Inevitably our farm life provided such delights as fresh- picked bouquets to brighten our rooms, endless newborn animals, and a kind of homey chaos of barn boots and bread dough, diapers and the sound of the tractor's motor in the field. Life was a daily pageant of the ordinary and unexpected.

I like to think that those 10 years on the farm gave our family the foundation to withstand 10 years on the move in rental homes in both city and suburb. When a master's degree in international relations at the University of Kentucky did not procure a job for my husband, we moved to Maryland, leaving grandparents, friends, and farm life even farther behind. My husband began his doctoral studies.

In spite of all these changes in geography and labor, we learned that we were still the same farm family. We still had our two farm dogs, Alice and Molly, who adapted heroically to the fenced-in yard and daily walk with leash. We acquired bunnies who lived in metal cages on our deck. Our backyard storage shed became a chicken coop when a drive past a farm-supply store advertised baby chicks and I couldn't resist.

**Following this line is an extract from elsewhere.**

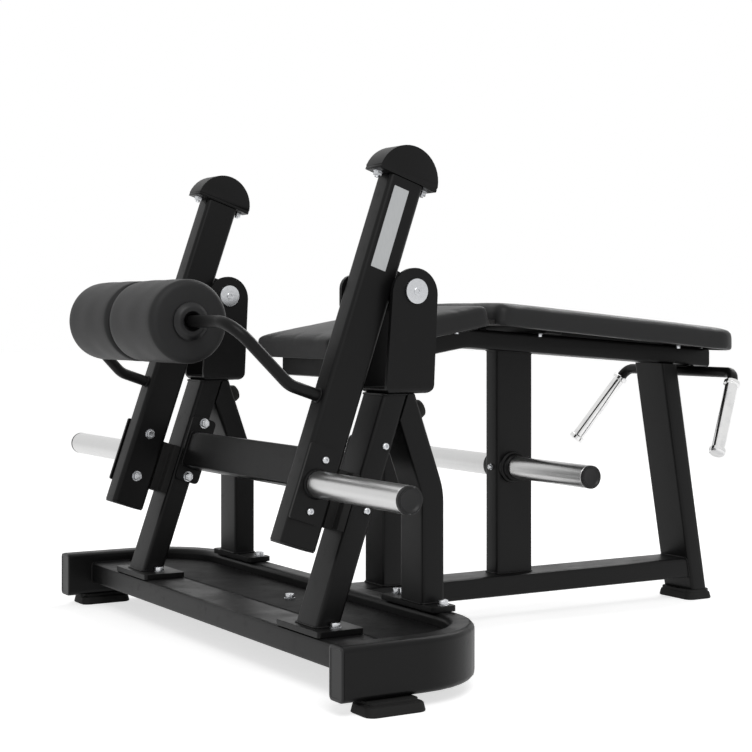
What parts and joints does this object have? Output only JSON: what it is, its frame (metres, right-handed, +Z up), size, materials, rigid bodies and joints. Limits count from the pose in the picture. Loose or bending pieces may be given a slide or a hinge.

Our windowsills were adorned with egg cartons sprouting seedlings in early spring, and we never missed the local farm stands and pick-your-own fields. I spun old wool and saw bits of hay and chaff fall from it, reminding me of spring meadows. The farm, we found, was still very much a part of who we were. But even more important, we knew how to find excitement in exploring the unknown, whether it was hunting for shark-tooth fossils on the banks of Chesapeake Bay or touring the FBI building in downtown D.C. We continued celebrating the small events of daily life, which have turned out to be the only essential ingredients to a satisfying life.

Our four daughters had their beginnings on a Kentucky farm. They now have memories of struggle and success, of loss and gain, but mostly of the enduring sense of pilgrimage. A pilgrimage through days of family life, punctuated by dinners where we shared daily details. It ultimately didn't matter whether we passed our days in a rented suburban house, in an apartment overlooking a city park, or in a place where sheep grazed in a nearby meadow.

And while I complained about ugly wallpaper or worried about bills, in the long run those things made no difference. We found that the long-sought full-time professor's job for Daddy was not the essential ingredient for happiness. We had it all along.

And now my husband is a professor. We have moved yet again. We have begun new explorations and new friendships in New England. We have bought an old, well broken-in, thoroughly homey house, our very own.

Christina not only has her own room, but an entire attic. Madeleine has her dachshund. Emily and Maria have started college but have already set up their own bedrooms here. They will come back and find us waiting in a place that may actually turn out to be for keeps. But what really matters is having endured this journey together, creating the only lasting edifice, our shared memories of family.